**GIVEN DATA**
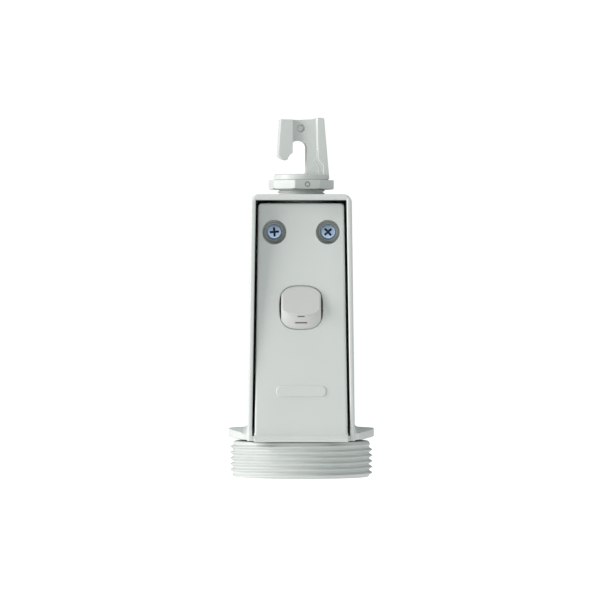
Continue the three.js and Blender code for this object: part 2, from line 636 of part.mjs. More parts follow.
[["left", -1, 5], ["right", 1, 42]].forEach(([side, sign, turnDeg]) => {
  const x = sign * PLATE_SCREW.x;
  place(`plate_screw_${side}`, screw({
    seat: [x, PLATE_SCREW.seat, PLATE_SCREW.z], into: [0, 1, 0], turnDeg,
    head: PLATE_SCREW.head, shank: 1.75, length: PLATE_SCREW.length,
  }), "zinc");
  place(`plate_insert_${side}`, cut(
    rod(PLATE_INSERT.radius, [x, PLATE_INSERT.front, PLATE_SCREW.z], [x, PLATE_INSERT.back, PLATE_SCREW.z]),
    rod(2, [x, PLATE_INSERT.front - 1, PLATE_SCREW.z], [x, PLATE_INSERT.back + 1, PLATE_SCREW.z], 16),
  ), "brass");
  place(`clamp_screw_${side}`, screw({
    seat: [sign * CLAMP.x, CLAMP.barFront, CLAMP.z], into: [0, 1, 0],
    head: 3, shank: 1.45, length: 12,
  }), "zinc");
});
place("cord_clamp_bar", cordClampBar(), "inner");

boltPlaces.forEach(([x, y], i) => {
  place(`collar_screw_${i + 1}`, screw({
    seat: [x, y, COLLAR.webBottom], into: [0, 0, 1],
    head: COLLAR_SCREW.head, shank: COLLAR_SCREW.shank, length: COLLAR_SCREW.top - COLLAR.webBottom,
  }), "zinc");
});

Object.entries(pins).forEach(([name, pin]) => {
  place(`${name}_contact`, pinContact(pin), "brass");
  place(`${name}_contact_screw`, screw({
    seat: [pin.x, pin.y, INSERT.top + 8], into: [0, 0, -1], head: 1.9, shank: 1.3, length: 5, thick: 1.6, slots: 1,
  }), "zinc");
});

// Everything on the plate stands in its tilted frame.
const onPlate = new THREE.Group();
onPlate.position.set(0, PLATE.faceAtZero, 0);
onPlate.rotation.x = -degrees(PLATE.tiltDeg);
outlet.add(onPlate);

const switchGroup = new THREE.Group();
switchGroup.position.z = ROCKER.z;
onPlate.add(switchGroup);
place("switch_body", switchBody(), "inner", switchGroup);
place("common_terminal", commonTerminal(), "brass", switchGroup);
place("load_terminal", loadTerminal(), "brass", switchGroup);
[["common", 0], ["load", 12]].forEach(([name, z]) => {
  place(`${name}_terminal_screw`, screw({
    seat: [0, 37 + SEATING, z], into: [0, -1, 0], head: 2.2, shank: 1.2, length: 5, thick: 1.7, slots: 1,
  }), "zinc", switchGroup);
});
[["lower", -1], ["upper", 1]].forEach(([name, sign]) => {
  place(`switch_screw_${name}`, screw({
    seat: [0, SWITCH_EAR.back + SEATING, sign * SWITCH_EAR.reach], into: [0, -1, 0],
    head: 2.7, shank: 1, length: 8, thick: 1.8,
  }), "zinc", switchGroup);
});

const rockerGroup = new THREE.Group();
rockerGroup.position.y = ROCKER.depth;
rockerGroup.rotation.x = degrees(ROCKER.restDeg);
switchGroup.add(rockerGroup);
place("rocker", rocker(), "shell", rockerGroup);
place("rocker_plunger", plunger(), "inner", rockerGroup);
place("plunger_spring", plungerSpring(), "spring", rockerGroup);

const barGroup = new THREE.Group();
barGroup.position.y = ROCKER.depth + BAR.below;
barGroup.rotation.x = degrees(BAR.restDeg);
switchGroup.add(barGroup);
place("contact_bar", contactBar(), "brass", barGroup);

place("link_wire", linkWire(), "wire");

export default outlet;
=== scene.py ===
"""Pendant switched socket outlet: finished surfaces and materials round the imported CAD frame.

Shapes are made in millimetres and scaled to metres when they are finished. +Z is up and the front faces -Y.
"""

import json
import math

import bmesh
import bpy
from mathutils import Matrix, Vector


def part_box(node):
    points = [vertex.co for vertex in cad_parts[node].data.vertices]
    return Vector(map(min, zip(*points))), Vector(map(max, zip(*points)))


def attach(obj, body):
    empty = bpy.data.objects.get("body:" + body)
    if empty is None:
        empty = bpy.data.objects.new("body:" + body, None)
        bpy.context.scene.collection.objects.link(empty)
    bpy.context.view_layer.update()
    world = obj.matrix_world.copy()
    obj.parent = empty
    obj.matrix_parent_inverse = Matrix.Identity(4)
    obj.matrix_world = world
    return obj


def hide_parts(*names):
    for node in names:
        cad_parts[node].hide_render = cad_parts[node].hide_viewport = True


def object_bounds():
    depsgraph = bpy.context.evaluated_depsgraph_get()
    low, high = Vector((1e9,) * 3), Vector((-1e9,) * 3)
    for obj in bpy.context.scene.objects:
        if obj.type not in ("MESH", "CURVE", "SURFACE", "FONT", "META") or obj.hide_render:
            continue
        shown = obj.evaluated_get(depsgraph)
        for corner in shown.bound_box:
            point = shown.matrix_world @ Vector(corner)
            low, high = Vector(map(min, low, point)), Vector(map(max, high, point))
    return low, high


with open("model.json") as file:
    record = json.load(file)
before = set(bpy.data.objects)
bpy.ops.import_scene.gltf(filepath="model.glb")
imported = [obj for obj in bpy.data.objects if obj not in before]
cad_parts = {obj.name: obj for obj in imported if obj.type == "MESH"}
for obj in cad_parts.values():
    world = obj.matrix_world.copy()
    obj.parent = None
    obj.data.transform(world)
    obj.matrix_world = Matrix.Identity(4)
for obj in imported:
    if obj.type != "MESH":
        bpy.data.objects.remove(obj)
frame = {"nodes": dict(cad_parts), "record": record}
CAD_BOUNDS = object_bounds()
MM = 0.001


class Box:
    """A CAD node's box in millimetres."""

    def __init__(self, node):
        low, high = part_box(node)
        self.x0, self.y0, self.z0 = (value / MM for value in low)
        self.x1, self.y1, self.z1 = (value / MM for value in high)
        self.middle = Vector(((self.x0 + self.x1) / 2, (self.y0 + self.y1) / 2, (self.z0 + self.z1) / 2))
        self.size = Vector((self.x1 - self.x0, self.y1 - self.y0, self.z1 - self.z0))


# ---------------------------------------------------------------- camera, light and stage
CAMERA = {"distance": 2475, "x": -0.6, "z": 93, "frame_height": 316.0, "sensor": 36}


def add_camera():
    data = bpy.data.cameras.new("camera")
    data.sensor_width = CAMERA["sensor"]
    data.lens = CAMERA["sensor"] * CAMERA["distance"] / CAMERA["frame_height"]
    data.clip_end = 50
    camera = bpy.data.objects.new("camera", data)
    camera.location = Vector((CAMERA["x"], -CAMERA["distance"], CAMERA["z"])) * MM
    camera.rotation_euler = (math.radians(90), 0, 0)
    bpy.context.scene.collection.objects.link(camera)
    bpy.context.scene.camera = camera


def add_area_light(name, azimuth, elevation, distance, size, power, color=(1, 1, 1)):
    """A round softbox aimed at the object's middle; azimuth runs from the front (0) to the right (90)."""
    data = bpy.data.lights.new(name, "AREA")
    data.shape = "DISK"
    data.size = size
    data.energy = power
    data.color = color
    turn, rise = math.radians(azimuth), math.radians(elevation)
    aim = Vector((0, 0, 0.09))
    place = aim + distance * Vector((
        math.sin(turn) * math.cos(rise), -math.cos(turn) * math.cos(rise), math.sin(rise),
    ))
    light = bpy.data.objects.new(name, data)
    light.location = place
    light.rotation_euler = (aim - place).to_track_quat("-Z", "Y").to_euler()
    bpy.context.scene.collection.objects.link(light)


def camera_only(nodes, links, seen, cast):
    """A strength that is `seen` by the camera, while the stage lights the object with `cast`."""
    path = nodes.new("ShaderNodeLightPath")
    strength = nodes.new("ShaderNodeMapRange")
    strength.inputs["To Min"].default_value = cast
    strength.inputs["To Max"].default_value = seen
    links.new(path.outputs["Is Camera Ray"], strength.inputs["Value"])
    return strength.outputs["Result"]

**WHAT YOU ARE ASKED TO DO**
Of the lines above, retype only those from the line containing "const barGroup = new THREE.Group();" through the line containing "from mathutils import Matrix, Vector", including both, exactly.

**FULL RESPONSE**
const barGroup = new THREE.Group();
barGroup.position.y = ROCKER.depth + BAR.below;
barGroup.rotation.x = degrees(BAR.restDeg);
switchGroup.add(barGroup);
place("contact_bar", contactBar(), "brass", barGroup);

place("link_wire", linkWire(), "wire");

export default outlet;
=== scene.py ===
"""Pendant switched socket outlet: finished surfaces and materials round the imported CAD frame.

Shapes are made in millimetres and scaled to metres when they are finished. +Z is up and the front faces -Y.
"""

import json
import math

import bmesh
import bpy
from mathutils import Matrix, Vector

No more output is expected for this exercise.